Treating all small formats as equal is another common miss. A 5 mL sample, a 10 mL atomizer, and a 30 mL bottle solve different problems.
Buying a compact fragrance that matches the vanity but not the routine also leads to regret. A bottle that looks lovely but leaks, tips, or finishes too quickly stops feeling special.
Ignoring concentration creates a different problem. A lighter formula in a tiny bottle asks for more sprays and more reapplication, which defeats the purpose of compactness.
The Practical Answer
For most readers, 10 mL to 15 mL is the sweet spot for portable use, and 30 mL is the sweet spot for a small home bottle. Choose 5 mL only for testing, backup carry, or scents you wear rarely.
The best compact fragrance fits the place it lives, the number of sprays you use, and the amount of shelf or bag space it steals. If it meets those three tests, it feels considered rather than cramped.
Frequently Asked Questions
What size counts as compact for fragrance?
5 mL to 30 mL counts as compact. Use 5 mL to 15 mL for carry and sampling, and 30 mL for a small bottle that still feels easy to store.
Is a travel spray better than a small bottle?
A travel spray works better for portability and low commitment. A small bottle works better for cleaner storage, a more secure seal, and less fuss over time.
Should I choose Eau de Parfum or Eau de Toilette in a compact format?
Eau de Parfum fits compact sizes best when you want fewer sprays and more presence. Eau de Toilette fits compact sizes best when you want a lighter trail and a softer daily wear profile.
Does bottle shape matter more than volume?
Yes.

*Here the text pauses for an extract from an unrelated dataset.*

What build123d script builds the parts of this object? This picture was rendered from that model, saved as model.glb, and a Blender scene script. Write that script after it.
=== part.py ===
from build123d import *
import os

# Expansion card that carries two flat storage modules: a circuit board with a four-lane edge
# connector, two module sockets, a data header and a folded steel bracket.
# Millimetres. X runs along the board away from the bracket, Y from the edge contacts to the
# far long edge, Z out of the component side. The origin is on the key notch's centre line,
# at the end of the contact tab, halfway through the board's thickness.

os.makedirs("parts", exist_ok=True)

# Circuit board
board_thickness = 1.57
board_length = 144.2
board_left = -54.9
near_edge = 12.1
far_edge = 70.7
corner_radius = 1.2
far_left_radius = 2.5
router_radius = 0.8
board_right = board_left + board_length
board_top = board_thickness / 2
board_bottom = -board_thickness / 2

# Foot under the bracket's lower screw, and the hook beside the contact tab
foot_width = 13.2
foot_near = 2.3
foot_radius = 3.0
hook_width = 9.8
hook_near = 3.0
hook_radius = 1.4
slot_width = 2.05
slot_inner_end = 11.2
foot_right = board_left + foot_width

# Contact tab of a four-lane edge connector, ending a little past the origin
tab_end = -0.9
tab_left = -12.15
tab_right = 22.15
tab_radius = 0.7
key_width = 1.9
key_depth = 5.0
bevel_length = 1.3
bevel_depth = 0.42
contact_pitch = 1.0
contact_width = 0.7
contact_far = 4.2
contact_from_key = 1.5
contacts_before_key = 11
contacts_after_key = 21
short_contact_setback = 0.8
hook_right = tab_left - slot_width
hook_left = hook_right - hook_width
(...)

A short, broad bottle stores better and tips less than a tall, narrow one. Shape changes how a fragrance lives in a bag, drawer, or vanity tray.
What makes a compact fragrance poor for travel?
A weak cap, splash top, tall shape, or missing dimensions makes travel harder. A bottle that looks neat on a shelf but leaks in a pouch is the wrong format.
When does a compact fragrance stop making sense?
It stops making sense when you wear it every day, spray heavily, or want a bottle that stays on display. At that point, a larger bottle or a more robust format gives better ease and less refill churn.